“Gaziantep hakkında inceleme eseriyle tanınmış emekli öğretmen sayın Şakir Sabri Yener, bir yıldan beri Gaziantep’ten uzakta bulunmaktadır. Yazmış olduğu bir mektubun suretini şehrimiz Kültür Derneği arşivinden almış bulunuyoruz. İşbu mektup Ömer Özbaş’a değil, sanki bütün Gazianteplilere hitaben yazılmış olduğu için, mektubu aynen sütunlarımıza almış bulunuyoruz.”

H.Y.

Çok Sevgili Ömer’im:

Ramazan bayramında bana yazdığınız tebrik kartında (Alleben’in suları çağlamaya başladı, artık gel!) cümlenizin tatlı çağıltısı hâlâ içimi coştururken, bu kurban bayramındaki tebrikinizde yazdığınız;

(Ey üstadım yeter; artık bu ayrılık bu melâl,

Ya siz gelin Gaziyurda, ya sen bizi ora al!) beytiniz de o kadar hoşuma gitti ve Antep’e hasret hislerimi o kadar coşturdu. O cümle ile bu beyit bana en güzel bayram hediyeniz oldu; sağ ol Özbaşım!

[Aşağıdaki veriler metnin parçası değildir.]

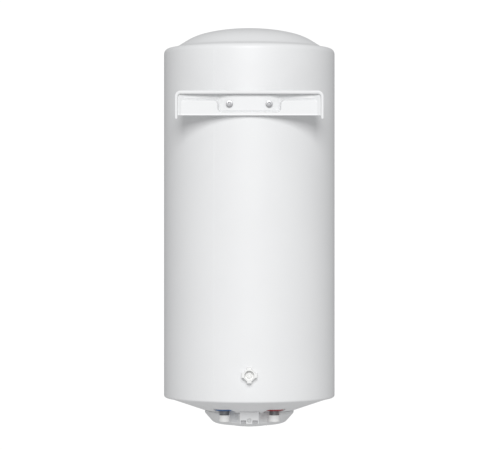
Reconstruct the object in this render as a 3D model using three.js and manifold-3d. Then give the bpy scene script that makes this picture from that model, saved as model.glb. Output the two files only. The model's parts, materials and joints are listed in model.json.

Eğer bayram hediyesi olarak bir kutu baklava veya fıstık, yahutda bir şişe kolanya gibi fani ve maddi şeyler olaydı şimdiye istihlak edilmiş gitmişti. Fakat ülkü daşların birbirlerine ithaf ettikleri fikir armağanları, hayatın sonuna kadar fikir ve hafızalarda kutsal yerlerini muhafaza ederler.

Şimdi size bu mektubu yazarken bile Alleben’in suyu içimde nasıl çağlıyor Ömer bey size tarif edemem. Alleben’deki iğde çiçeklerinin kokusu burnuma geliyor; yeşil ekinler arasında açan kırmızı gelinciklerin Değirmiçem’deki sarı güllerin büyüleyici renk ve güzelliklerini içim alıyor oh benim güzel beldem! Senin vasfında büyük evladın Münif Paşa:

(Bu şehrin vasfında lisan kasırdır) diyor. Senin baharın hakknda yazdığı müsebbade Gami mahlaslı şair;

(Cenneti Firdevs’e dönmüştür bu günler Ayıntab) diyor Niyazi’nin:

(Vahdeti hakkı duyanın dili laldır, aklı mat) diye bir mısraı vardır. Bende bunlara uyarak: (Antep güzelliğini görenlerin, duyanların dili lâl, aklı mattır.) diyorum. Bunu tatmıyan bilmez.

Ömer beyciğim! Geçmişte bir gün sizinle ve arkadaşlarla (cennet köşesi Kırkayak)’ta otururken siz, bir gazetede mi, yahut bir dergide mi bilemem: Antep için yazılmış çok güzel bir şiir okudunuz bitirdikten sonra:

(Bu adam Antep’i Şakir Bey kadar severmiş.) dediniz ve Kurtuluş Destanı’ndan (Benziyorsun Bozkurda) ilah parçasını okumak suretiyle bana iltifatta bulunmuştunuz. Bu cümlenizle de Antep hakkındaki hislerime ne güzel tercümen olmuştunuz hiç unutmam. Bu cümle aynı zamanda bana olan sevginizin bir burhanı, bir miyarı, bir kıstasıydı.

Şimdi bu kadar sevdiğimiz sizin de takdir ettiğiniz bu yurttan, siz sevgili dostlarımdan uzun zaman ayrı kalmanın verdiği ıstırap içinde nasıl kıvrandığımı artık takdir buyurunuz. Fakat on temmuz da toplanacak dokuzuncu dil kurultayını beklemek mecburiyetindeyim. Gidip geri gelmek benim için çok külfetli olacak. İnşallah 20 Temmuz’a kadar Antep’teyim.

Hayri, Tevfik, Arif Güzelhan, Yahya Abdülkadir Tümer, Turgut Ergin beylere selâmımın iblağını diler sevgi ve saygı ile gözlerinizden öper, tatlı sohbetlerinizle ölmüş ruhumun dirileceği mesut günleri dört gözle beklerim.